U.S. power generation in interconnection queues
(Click image to enlarge)
Source: Berkeley Lab, April 2022
The Permitting Action Plan will use new financing and government agencies created in President Biden's $1 trillion Bipartisan Infrastructure bill to reduce application queues and provide clearer timelines for developers and local communities, the White House said May 11.
Last month, the Federal Energy Regulatory Commission (FERC) opened a consultation on new rules that will require grid operators to plan ahead and unlock capacity for renewable energy projects. In January, the Department of Energy (DOE) launched $20 billion of federal financing tools and planning authority changes for grid upgrades.
Under the action plan, specific teams will be created to steer solar, onshore wind and offshore wind projects and new grid infrastructure and greater transparency and accountability will be provided to all stakeholders, the White House said.
These teams will "facilitate inter-agency coordination on siting, permitting, supply chain, and related issues, and promote efficient and timely reviews," it said.
Government agencies will be required to accelerate hiring of permitting staff and work with other agencies to develop more efficient environmental review processes and perform collaborative field studies. Agencies will also simplify data collection and develop training resources to help all stakeholders to the environmental review.
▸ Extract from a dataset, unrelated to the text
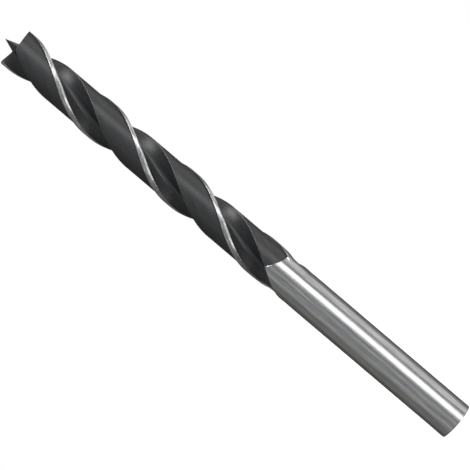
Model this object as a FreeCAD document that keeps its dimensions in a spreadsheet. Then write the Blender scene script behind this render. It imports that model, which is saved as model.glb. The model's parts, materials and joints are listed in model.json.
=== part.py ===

"This plan should help accelerate clean energy infrastructure permitting by setting clear timeline goals for federal permitting and environmental review decisions, and improving coordination among agencies...and finding ways to alleviate strained agency resources," the American Clean Power (ACP) association said.
"ACP looks forward to working with the [Biden] administration as it implements the Permitting Action Plan and considers further necessary refinements to federal permitting processes," it said.